We did have some good shows. And we started to mess around with a cover of You Are My Sunshine at the end of some shows. I would kick over the drums to ice the cake. It was a ceremony of frustration and release. Feelings manifested in bittersweet destruction.
Number One Cup eventually rolled back in to Chicago, and we played our final show at Lounge Ax. It was a sad night. If I recall correctly, we ended with Neil Young's Hey Hey My My. Rock and roll will never die. The irony. Then I started singing You Are My Sunshine over the swells of feedback and noise pouring out of the guitar and bass amps. As I sang, I lifted up pieces of my drum set one by one and threw them forward or over my shoulder until nothing was left. Good night Chicago. (I have the footage somewhere and will share it when I get it transferred to digital.)
In the Fall of 1999, Seth and I formed the Fire Show. I switched to guitar from drums. We built a band. Fast forward three years to 2002, the Fire Show completed its third and final LP, Saint the Fire Show, and was set to embark on a final 7 week tour of the US. Seth had decided to move to London and go back to graduate school.
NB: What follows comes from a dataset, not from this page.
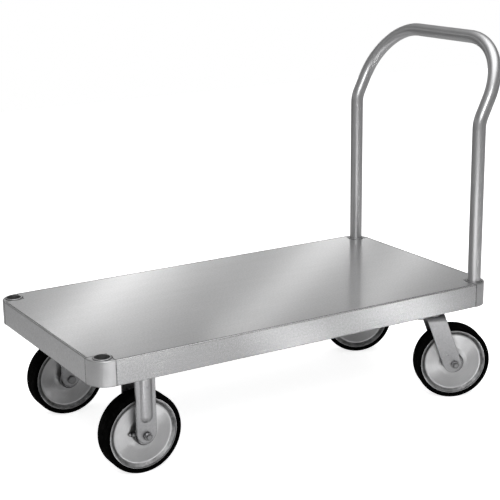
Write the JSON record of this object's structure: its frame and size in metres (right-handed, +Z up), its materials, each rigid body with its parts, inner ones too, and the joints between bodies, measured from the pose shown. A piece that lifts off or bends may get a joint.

The end of this band was less fraught than the previous break up, but I still felt that familiar futility, loneliness and resignation lurking in the shadows. The final song on Saint the Fire Show was You Are My Sunshine. It is the most mournful version of that song that I have ever heard.
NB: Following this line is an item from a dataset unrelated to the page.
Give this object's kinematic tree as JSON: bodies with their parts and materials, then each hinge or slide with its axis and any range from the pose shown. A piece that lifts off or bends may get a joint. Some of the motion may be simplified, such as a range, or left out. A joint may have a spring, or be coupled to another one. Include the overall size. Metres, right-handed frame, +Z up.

One month before the tour was scheduled to commence, the Fire Show was reduced from a four piece to a two piece. Our drummer and bass player both quit. We decided to perform as a duo. We scrambled at the last minute to reconstruct our songs using looping pedals to layer parts and build the songs up each night. It was very tricky. At that point, the whole looping pedal thing was in its infancy. I handled the drums and singing and Seth did the rest. For the most part, we pulled it off. But it was stressful. I remember that I felt sick the whole tour. Nauseous and feverish. I lost a lot of weight. In retrospect, it was attributable to the stress of the tour. And the end of the group weighed heavily on me, too. I was losing my friend and bandmate of 10 years. Life was changing and I felt it deeply. End of an era.
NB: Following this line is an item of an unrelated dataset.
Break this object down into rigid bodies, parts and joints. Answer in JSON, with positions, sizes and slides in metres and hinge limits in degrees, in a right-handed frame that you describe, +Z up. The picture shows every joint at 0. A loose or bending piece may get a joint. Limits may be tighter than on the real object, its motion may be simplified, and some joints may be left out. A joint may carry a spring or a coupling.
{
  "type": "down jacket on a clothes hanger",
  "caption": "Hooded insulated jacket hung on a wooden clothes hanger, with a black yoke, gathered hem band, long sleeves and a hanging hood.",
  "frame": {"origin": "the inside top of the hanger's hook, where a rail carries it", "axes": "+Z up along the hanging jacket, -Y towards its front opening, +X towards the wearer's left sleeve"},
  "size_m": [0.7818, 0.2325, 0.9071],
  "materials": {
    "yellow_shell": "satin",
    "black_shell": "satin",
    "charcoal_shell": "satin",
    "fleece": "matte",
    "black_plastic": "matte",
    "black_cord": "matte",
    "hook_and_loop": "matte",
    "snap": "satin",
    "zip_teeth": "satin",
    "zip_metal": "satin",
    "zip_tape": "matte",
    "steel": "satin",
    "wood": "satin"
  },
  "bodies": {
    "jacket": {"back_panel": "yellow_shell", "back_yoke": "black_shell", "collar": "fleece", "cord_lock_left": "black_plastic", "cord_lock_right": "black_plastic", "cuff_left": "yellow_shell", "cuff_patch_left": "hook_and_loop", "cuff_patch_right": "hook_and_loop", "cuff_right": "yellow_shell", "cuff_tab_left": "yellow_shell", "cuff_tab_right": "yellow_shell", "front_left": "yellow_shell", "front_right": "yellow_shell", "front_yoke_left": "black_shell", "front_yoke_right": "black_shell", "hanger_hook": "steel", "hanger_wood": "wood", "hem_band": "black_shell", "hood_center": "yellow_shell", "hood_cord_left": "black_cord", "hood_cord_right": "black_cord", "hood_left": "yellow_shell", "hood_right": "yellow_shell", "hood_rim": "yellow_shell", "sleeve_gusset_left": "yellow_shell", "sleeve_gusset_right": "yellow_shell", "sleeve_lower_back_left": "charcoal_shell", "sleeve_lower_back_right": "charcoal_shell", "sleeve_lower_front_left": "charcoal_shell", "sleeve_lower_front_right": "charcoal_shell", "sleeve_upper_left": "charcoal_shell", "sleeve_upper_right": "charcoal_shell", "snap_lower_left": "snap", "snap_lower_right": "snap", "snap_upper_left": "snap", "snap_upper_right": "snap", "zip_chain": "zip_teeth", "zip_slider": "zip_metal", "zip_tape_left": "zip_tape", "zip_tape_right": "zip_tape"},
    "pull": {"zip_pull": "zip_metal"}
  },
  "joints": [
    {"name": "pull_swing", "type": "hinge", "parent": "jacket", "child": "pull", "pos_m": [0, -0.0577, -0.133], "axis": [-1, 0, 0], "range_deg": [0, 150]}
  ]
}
We played our last show in Minneapolis and not Chicago this time. That seemed ok to me. I loved that city. Our show was at the 7th Street Entry. There was a good crowd there. Some nice fan even baked us a Fire Show-themed cake to mark the occasion. Dave Pirner of Soul Asylum showed up. After the show though. He was so drunk the bouncer kicked him out.
To close the show, we played Don't Let It Bring You Down by Neil Young. Mayhem ensued. We smashed up all our gear. I remember surfing on the back of my guitar and pulling my amp across stage by the guitar cable. It felt right. Gear is whatever. I have no problem destroying it. There are too many guitars in the world.
Fast forward again to 2015. Seth and his wife and daughter return to Chicago. He gets a teaching job at the Art Institute. We talk and decide to pick the music thing back up. We explored putting a band together, but we just couldn't make it work. It is a lot harder when you get older and have real jobs and family and far less time. I still make music almost every day but forming and running a band has eluded me.
Seth and I recorded songs both with other people and alone in my basement studio, Plastic Skull, but we were both unsatisfied with them. My tape machines broke one by one and we transferred over to digital recording on the computer. We recorded a set of songs that we wrote as we went. Those songs made it onto the Nil/Resplendent LP Lesser Free Trade which we just released in April of 2019 on In Situ/Sweet Pea. The final song on the record is a cover Neil Young's Don't Let It Bring You Down.
It is reassuring to me to have this through line--two melancholy covers to bridge the gaps.